◆ Work to do
Present the following data again exactly as it is shown.

__________________________________________________

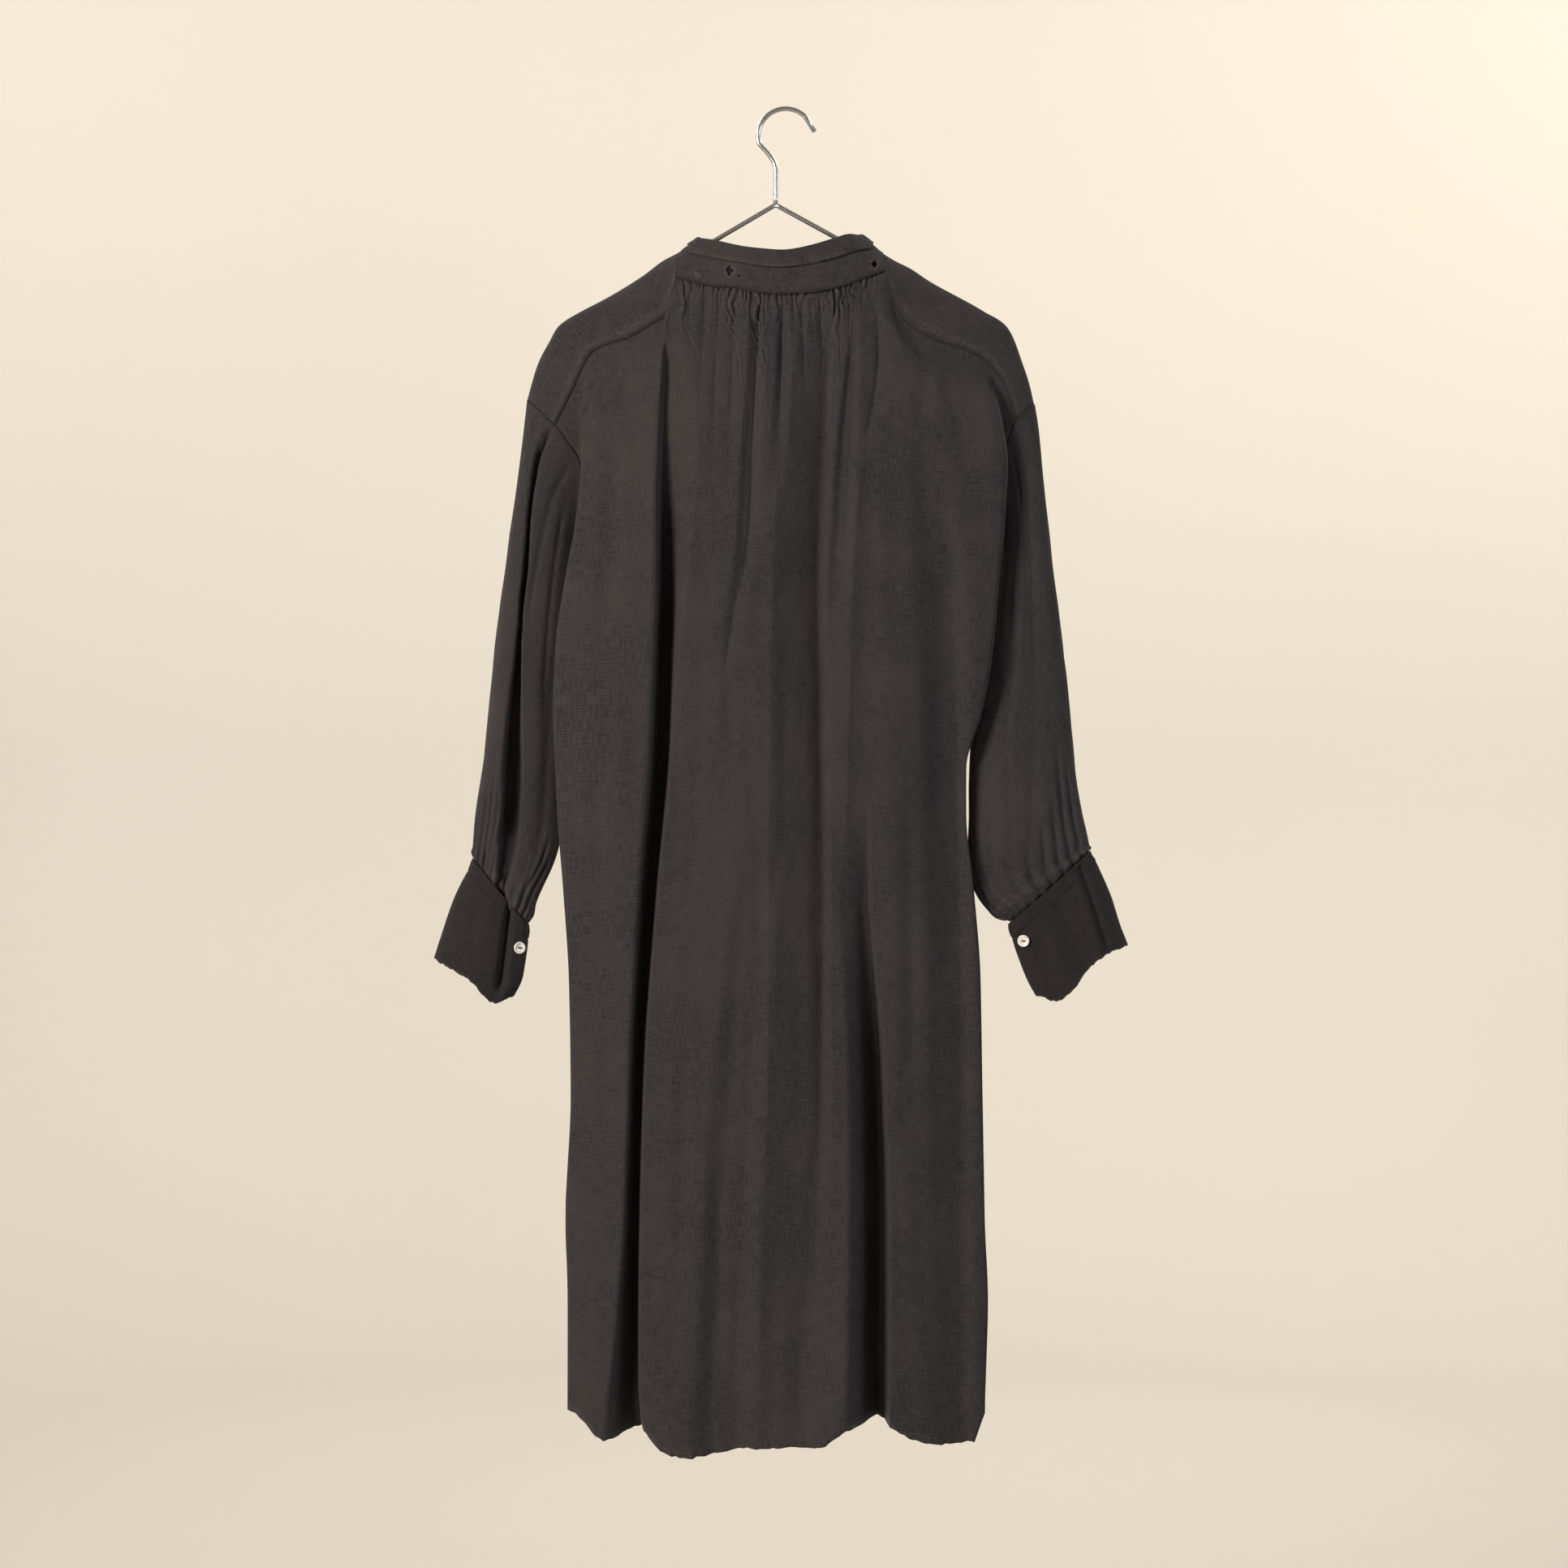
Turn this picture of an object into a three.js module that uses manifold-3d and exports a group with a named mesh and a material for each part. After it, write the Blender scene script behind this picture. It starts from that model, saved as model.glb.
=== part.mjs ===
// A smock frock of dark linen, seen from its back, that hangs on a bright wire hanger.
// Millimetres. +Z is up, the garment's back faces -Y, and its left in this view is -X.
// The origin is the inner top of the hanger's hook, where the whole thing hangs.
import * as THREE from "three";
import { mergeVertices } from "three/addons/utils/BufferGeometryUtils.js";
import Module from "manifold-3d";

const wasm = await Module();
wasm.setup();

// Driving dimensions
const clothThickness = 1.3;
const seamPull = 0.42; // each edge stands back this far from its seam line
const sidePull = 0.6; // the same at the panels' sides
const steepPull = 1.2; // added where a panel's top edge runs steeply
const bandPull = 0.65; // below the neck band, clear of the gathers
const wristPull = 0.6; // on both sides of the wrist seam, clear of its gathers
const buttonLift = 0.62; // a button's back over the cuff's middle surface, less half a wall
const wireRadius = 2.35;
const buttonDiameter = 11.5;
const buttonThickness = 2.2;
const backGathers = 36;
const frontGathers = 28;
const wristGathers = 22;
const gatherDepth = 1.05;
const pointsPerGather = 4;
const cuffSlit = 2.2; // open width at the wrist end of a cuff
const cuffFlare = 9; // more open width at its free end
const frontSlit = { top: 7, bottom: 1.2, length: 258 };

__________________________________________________

◆ Answer to the exercise
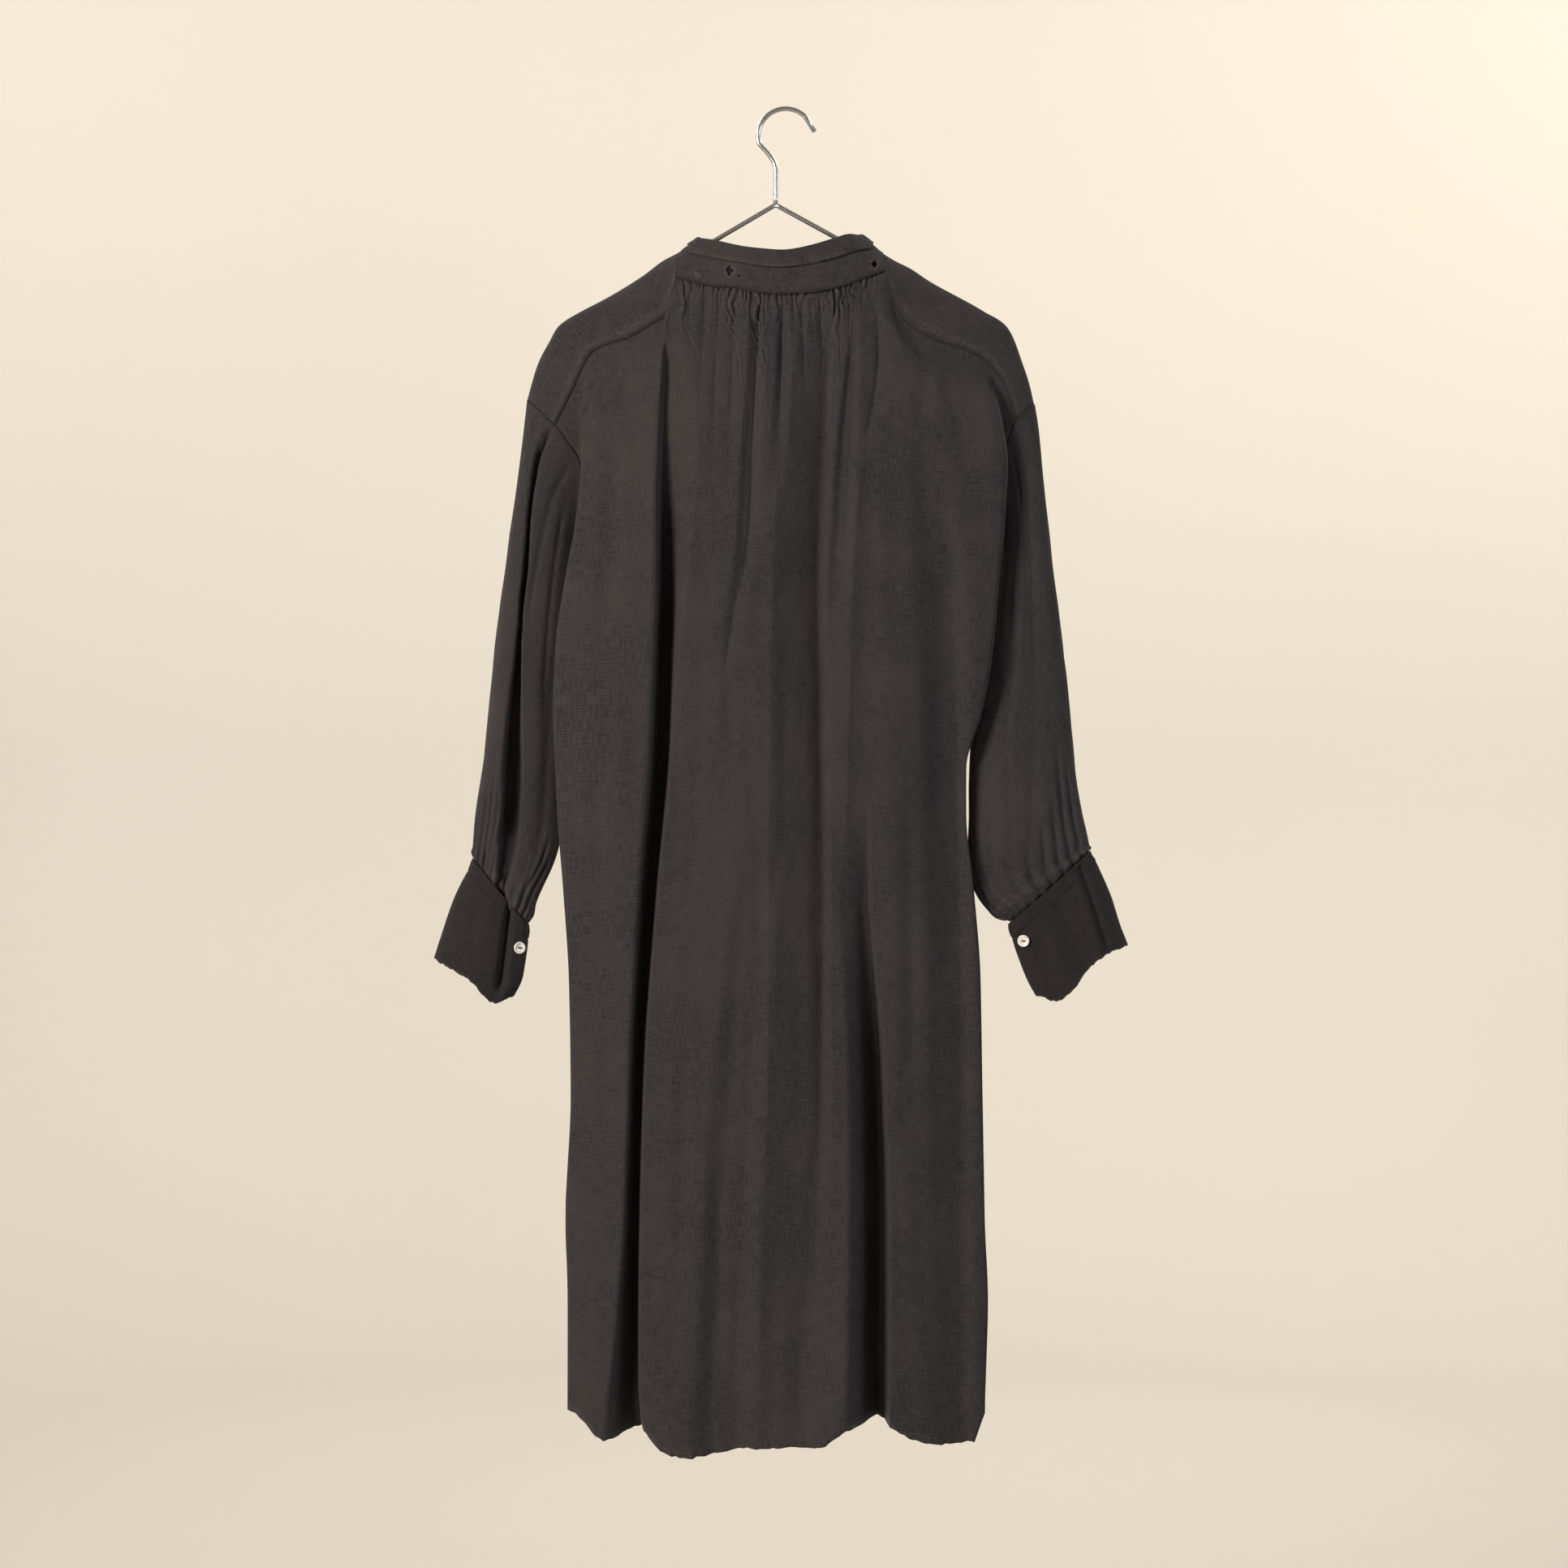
Turn this picture of an object into a three.js module that uses manifold-3d and exports a group with a named mesh and a material for each part. After it, write the Blender scene script behind this picture. It starts from that model, saved as model.glb.
=== part.mjs ===
// A smock frock of dark linen, seen from its back, that hangs on a bright wire hanger.
// Millimetres. +Z is up, the garment's back faces -Y, and its left in this view is -X.
// The origin is the inner top of the hanger's hook, where the whole thing hangs.
import * as THREE from "three";
import { mergeVertices } from "three/addons/utils/BufferGeometryUtils.js";
import Module from "manifold-3d";

const wasm = await Module();
wasm.setup();

// Driving dimensions
const clothThickness = 1.3;
const seamPull = 0.42; // each edge stands back this far from its seam line
const sidePull = 0.6; // the same at the panels' sides
const steepPull = 1.2; // added where a panel's top edge runs steeply
const bandPull = 0.65; // below the neck band, clear of the gathers
const wristPull = 0.6; // on both sides of the wrist seam, clear of its gathers
const buttonLift = 0.62; // a button's back over the cuff's middle surface, less half a wall
const wireRadius = 2.35;
const buttonDiameter = 11.5;
const buttonThickness = 2.2;
const backGathers = 36;
const frontGathers = 28;
const wristGathers = 22;
const gatherDepth = 1.05;
const pointsPerGather = 4;
const cuffSlit = 2.2; // open width at the wrist end of a cuff
const cuffFlare = 9; // more open width at its free end
const frontSlit = { top: 7, bottom: 1.2, length: 258 };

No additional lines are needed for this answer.